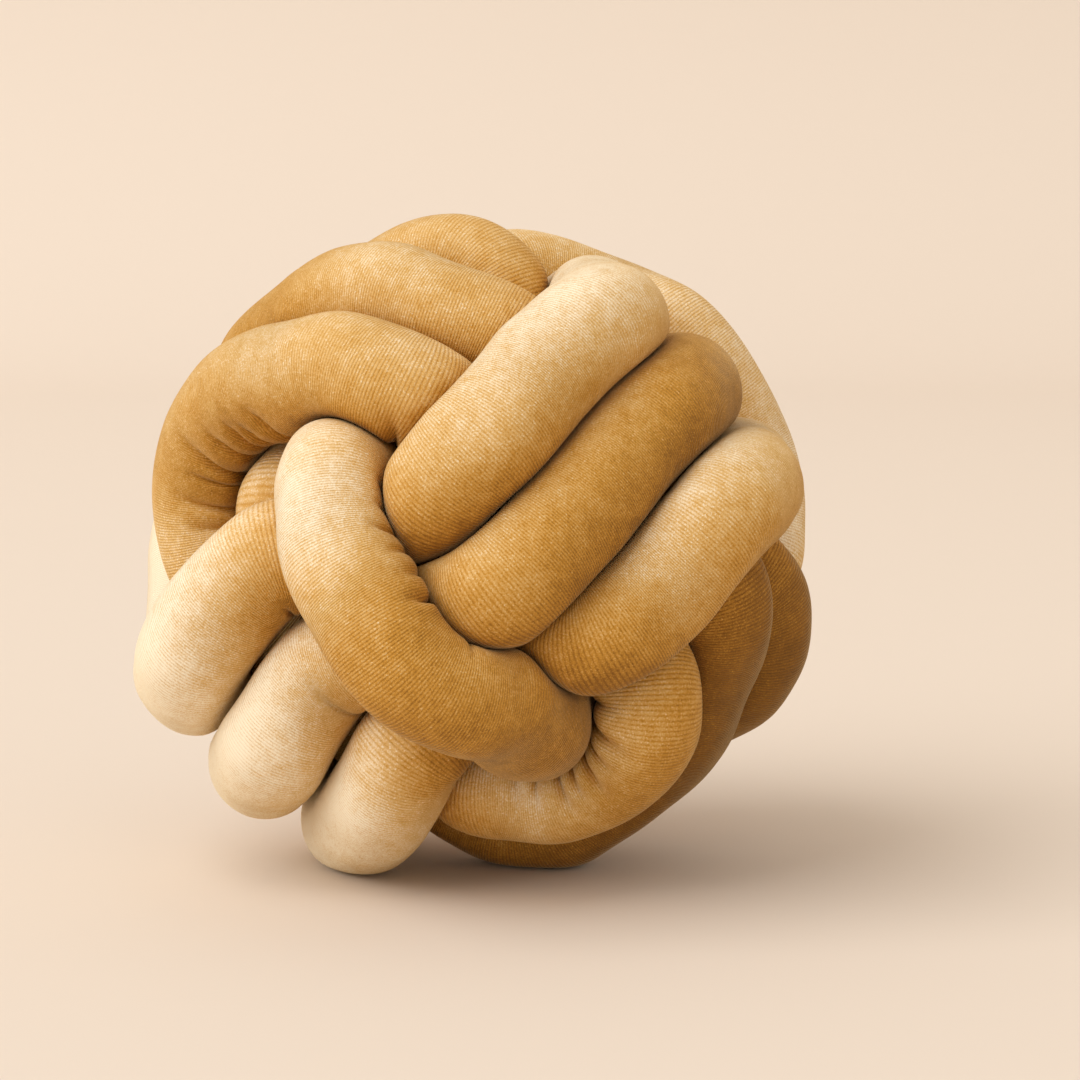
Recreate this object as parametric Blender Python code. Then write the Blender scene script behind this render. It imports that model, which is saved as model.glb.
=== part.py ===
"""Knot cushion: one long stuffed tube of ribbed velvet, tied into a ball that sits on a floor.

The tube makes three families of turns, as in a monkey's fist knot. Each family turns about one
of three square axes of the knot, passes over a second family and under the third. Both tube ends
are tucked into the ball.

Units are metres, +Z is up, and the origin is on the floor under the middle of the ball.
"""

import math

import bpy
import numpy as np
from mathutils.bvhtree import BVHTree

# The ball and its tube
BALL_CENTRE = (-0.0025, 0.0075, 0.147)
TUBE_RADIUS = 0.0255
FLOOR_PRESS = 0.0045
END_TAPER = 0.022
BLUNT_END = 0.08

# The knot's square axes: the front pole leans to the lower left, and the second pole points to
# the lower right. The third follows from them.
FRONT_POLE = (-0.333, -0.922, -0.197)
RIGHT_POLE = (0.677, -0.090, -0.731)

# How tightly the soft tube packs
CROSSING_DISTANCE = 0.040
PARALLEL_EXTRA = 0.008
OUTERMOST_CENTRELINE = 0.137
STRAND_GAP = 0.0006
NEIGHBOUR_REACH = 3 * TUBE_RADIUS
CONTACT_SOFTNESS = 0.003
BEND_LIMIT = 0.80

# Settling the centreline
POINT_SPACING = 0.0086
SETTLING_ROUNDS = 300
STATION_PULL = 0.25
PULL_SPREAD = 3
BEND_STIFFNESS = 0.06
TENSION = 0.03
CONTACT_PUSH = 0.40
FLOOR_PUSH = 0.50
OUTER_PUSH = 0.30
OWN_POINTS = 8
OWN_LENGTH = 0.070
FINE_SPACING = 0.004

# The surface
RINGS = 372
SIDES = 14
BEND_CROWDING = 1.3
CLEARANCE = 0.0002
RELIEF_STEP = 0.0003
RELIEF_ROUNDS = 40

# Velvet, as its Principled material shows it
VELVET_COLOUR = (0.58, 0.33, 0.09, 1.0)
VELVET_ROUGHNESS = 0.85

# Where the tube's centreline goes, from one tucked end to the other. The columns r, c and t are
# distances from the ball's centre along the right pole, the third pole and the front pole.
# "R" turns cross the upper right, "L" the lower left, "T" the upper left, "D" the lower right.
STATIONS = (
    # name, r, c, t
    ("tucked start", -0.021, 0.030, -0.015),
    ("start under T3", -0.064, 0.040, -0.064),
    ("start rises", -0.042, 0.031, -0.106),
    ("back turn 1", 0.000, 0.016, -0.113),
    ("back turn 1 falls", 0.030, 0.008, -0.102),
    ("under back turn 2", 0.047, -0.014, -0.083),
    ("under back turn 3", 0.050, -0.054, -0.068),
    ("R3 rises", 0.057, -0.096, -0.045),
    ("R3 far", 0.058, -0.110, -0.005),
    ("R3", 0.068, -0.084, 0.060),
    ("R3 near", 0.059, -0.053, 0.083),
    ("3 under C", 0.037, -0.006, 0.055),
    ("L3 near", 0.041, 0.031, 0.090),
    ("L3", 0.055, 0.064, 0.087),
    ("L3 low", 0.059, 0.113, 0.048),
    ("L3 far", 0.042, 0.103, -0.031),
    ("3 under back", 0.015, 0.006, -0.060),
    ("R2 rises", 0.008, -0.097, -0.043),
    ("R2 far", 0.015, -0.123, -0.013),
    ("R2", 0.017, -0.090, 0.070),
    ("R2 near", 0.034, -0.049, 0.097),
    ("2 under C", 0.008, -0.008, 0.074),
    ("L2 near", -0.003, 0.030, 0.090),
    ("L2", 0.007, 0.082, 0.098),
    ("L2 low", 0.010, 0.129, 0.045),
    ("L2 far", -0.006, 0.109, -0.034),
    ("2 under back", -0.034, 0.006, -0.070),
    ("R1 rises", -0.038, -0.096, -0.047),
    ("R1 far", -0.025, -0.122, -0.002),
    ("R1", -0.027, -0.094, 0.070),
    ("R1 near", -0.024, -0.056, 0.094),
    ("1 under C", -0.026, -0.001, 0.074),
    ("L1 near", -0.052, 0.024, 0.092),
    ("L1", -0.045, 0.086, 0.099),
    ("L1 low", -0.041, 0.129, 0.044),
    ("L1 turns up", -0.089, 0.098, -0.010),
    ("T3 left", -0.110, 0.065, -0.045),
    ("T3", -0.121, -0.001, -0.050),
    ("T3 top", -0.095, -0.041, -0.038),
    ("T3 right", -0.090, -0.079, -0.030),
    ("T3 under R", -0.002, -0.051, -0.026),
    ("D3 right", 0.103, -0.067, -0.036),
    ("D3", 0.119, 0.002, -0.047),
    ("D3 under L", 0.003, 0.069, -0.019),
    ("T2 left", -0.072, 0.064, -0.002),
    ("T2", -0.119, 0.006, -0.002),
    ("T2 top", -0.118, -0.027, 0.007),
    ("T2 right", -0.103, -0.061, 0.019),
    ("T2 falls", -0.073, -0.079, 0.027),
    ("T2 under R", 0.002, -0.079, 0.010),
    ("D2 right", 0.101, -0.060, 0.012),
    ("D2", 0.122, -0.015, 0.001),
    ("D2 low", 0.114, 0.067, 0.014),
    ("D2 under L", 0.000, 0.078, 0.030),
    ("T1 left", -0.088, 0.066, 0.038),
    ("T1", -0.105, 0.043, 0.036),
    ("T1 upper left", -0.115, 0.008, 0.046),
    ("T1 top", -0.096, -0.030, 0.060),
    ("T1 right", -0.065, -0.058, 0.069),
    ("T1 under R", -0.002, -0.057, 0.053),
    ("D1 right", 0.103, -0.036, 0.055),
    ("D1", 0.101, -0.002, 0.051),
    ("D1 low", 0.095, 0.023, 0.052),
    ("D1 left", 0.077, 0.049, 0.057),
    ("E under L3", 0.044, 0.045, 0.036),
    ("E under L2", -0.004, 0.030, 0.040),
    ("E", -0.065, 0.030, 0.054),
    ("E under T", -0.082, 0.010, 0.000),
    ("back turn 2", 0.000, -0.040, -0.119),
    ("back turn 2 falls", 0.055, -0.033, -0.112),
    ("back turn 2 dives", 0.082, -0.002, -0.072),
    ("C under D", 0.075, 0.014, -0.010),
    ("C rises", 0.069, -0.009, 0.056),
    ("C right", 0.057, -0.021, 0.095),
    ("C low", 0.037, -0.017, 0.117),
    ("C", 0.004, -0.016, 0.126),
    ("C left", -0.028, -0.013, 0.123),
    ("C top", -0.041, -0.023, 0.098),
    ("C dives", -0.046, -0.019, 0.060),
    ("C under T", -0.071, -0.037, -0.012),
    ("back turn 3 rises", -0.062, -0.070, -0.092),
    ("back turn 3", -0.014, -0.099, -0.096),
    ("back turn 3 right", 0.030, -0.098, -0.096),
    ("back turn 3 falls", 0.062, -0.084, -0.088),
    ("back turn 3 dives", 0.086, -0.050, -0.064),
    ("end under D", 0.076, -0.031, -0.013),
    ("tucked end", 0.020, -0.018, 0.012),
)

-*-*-

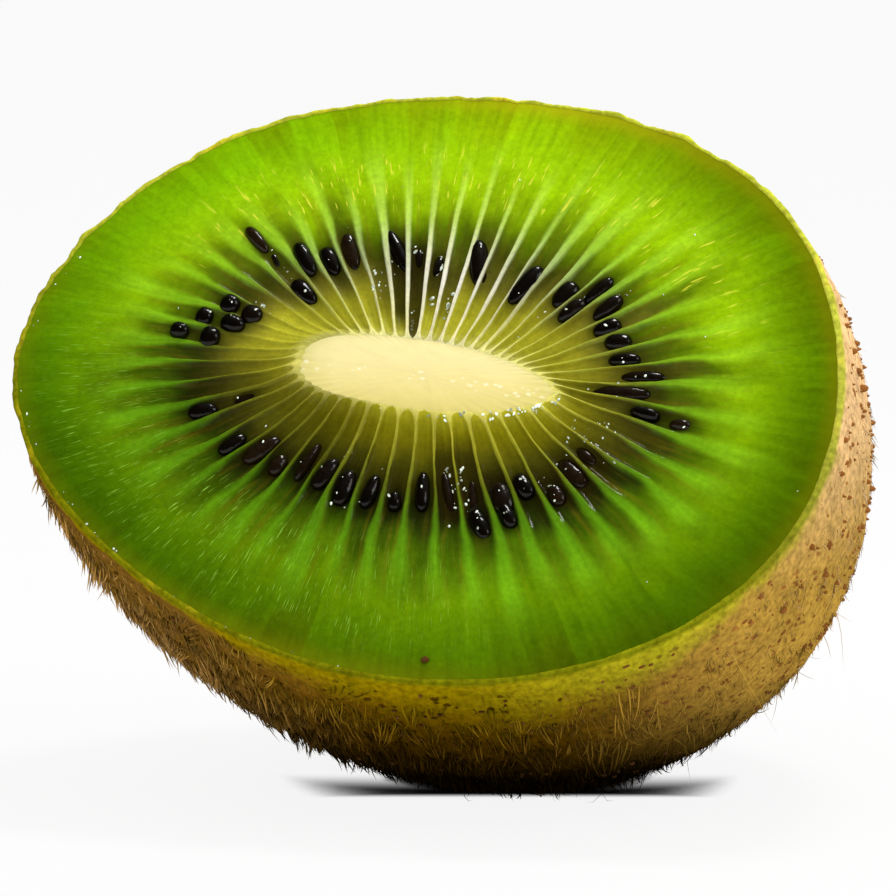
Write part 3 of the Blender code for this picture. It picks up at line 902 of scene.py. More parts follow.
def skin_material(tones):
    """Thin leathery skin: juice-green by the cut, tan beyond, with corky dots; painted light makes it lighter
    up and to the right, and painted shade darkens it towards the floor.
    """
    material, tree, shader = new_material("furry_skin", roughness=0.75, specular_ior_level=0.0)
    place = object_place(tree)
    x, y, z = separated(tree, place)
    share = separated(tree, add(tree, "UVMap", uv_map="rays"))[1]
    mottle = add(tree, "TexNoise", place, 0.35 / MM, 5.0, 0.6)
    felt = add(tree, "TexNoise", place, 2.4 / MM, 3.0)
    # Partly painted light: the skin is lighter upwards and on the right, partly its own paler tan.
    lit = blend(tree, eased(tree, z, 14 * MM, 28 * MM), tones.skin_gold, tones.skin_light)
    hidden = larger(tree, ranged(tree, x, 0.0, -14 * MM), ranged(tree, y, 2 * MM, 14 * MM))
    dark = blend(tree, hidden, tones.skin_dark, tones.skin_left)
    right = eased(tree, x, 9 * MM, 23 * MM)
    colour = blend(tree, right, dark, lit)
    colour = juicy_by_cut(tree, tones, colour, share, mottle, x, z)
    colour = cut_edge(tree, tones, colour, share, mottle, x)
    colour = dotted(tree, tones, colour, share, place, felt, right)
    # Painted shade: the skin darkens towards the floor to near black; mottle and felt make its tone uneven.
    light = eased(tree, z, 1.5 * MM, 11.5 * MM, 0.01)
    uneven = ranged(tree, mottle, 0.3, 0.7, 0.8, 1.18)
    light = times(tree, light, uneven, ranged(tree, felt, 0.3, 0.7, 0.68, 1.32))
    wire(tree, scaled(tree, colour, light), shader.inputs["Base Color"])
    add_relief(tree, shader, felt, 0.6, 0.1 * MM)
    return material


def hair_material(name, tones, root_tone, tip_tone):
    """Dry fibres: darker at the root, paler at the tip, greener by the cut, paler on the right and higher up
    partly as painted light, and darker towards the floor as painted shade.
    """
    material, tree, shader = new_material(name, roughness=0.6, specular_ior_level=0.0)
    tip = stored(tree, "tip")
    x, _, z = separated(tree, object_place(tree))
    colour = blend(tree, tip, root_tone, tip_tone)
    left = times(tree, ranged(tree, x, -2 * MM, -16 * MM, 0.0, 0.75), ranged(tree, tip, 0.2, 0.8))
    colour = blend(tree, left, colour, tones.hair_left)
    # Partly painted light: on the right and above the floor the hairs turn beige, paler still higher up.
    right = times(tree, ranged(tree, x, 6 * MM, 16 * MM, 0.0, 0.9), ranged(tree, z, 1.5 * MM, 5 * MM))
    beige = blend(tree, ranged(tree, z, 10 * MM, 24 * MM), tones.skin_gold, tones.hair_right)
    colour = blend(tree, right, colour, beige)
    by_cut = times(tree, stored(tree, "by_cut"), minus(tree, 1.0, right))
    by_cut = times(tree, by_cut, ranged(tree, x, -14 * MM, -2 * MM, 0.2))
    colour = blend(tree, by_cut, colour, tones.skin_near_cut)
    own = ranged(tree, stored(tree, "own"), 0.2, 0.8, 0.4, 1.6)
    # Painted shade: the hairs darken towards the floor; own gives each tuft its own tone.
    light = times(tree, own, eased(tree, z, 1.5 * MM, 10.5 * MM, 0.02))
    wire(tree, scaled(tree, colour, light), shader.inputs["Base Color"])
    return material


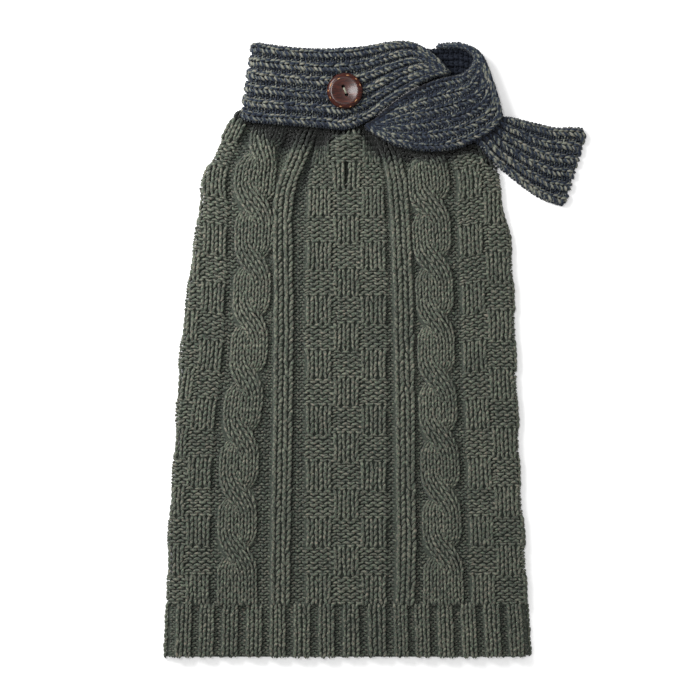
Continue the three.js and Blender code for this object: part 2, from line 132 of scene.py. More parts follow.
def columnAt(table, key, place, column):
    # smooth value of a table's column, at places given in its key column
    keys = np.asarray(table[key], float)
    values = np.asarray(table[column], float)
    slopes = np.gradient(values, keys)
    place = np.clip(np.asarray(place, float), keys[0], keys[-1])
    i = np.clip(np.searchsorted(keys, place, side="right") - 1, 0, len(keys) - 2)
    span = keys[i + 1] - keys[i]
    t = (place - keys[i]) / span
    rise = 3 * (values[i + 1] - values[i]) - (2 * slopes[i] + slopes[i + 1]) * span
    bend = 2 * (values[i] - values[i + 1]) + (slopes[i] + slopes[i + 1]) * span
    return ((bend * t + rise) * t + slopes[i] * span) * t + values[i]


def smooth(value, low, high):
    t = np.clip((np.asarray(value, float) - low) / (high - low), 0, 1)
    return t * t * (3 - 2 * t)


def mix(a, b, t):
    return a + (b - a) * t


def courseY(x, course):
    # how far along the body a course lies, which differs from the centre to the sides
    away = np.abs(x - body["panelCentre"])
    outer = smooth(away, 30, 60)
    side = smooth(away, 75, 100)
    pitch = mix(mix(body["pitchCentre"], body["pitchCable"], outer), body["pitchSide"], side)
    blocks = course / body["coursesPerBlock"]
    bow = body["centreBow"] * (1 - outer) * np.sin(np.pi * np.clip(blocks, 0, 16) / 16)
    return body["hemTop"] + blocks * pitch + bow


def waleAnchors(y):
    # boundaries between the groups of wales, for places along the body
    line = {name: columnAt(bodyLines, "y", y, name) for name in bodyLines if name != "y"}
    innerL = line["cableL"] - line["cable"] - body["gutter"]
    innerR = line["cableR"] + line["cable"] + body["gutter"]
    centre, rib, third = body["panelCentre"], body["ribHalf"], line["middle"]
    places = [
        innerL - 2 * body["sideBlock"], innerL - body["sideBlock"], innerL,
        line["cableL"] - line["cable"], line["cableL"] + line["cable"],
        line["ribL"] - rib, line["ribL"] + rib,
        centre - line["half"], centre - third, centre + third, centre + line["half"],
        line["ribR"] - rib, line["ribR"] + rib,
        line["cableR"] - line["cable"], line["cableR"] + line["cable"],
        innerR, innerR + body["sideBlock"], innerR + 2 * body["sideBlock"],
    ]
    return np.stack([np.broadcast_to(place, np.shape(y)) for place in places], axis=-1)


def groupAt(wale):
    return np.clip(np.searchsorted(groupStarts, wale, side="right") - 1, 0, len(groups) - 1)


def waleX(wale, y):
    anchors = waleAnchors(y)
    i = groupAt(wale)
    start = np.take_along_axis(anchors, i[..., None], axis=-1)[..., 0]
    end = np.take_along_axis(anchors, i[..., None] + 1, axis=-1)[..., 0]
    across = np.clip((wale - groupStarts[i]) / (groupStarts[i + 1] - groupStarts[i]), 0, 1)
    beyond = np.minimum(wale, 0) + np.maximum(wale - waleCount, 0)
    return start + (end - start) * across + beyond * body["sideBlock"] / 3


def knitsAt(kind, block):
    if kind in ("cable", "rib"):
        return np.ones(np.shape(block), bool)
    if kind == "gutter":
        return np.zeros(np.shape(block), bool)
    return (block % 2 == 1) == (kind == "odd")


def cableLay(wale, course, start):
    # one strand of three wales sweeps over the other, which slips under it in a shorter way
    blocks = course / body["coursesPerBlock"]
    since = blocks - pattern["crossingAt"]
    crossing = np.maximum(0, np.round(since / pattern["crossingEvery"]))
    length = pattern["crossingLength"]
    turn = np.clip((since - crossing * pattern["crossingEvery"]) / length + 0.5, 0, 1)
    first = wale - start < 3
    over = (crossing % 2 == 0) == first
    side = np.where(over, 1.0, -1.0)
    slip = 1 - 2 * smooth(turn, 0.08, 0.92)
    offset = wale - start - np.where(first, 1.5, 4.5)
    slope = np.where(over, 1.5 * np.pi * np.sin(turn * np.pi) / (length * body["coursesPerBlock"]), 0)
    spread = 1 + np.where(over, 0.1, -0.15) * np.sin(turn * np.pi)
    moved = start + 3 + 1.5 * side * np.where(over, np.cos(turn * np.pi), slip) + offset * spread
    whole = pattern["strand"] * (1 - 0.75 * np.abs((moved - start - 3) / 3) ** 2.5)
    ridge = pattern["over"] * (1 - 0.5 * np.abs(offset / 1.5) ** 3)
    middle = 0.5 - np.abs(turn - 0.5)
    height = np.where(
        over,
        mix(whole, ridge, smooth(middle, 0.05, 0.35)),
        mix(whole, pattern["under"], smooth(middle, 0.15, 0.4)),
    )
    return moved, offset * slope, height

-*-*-

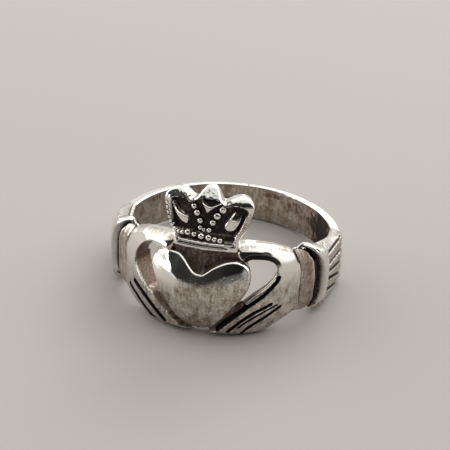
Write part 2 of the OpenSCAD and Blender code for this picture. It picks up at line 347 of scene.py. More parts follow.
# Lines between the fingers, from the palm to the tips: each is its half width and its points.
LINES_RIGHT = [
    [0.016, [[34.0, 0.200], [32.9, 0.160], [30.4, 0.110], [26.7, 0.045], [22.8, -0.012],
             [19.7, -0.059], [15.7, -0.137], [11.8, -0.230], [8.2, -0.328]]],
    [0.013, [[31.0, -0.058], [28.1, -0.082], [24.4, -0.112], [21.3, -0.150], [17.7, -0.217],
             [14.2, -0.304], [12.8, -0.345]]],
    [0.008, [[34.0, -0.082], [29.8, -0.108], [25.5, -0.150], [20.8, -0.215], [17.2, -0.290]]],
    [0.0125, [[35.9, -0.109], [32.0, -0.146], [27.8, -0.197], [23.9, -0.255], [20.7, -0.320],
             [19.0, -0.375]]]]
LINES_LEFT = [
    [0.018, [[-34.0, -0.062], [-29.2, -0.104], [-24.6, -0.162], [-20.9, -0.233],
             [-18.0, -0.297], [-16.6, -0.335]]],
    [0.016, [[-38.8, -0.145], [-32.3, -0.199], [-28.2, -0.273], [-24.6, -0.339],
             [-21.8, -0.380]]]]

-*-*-

**What is needed**
Using the entries above, give again exactly the lines from the line holding "Recreate this object" through the line holding "FINE_SPACING = 0.004". Include both end lines and nothing else.

**Worked solution**
Recreate this object as parametric Blender Python code. Then write the Blender scene script behind this render. It imports that model, which is saved as model.glb.
=== part.py ===
"""Knot cushion: one long stuffed tube of ribbed velvet, tied into a ball that sits on a floor.

The tube makes three families of turns, as in a monkey's fist knot. Each family turns about one
of three square axes of the knot, passes over a second family and under the third. Both tube ends
are tucked into the ball.

Units are metres, +Z is up, and the origin is on the floor under the middle of the ball.
"""

import math

import bpy
import numpy as np
from mathutils.bvhtree import BVHTree

# The ball and its tube
BALL_CENTRE = (-0.0025, 0.0075, 0.147)
TUBE_RADIUS = 0.0255
FLOOR_PRESS = 0.0045
END_TAPER = 0.022
BLUNT_END = 0.08

# The knot's square axes: the front pole leans to the lower left, and the second pole points to
# the lower right. The third follows from them.
FRONT_POLE = (-0.333, -0.922, -0.197)
RIGHT_POLE = (0.677, -0.090, -0.731)

# How tightly the soft tube packs
CROSSING_DISTANCE = 0.040
PARALLEL_EXTRA = 0.008
OUTERMOST_CENTRELINE = 0.137
STRAND_GAP = 0.0006
NEIGHBOUR_REACH = 3 * TUBE_RADIUS
CONTACT_SOFTNESS = 0.003
BEND_LIMIT = 0.80

# Settling the centreline
POINT_SPACING = 0.0086
SETTLING_ROUNDS = 300
STATION_PULL = 0.25
PULL_SPREAD = 3
BEND_STIFFNESS = 0.06
TENSION = 0.03
CONTACT_PUSH = 0.40
FLOOR_PUSH = 0.50
OUTER_PUSH = 0.30
OWN_POINTS = 8
OWN_LENGTH = 0.070
FINE_SPACING = 0.004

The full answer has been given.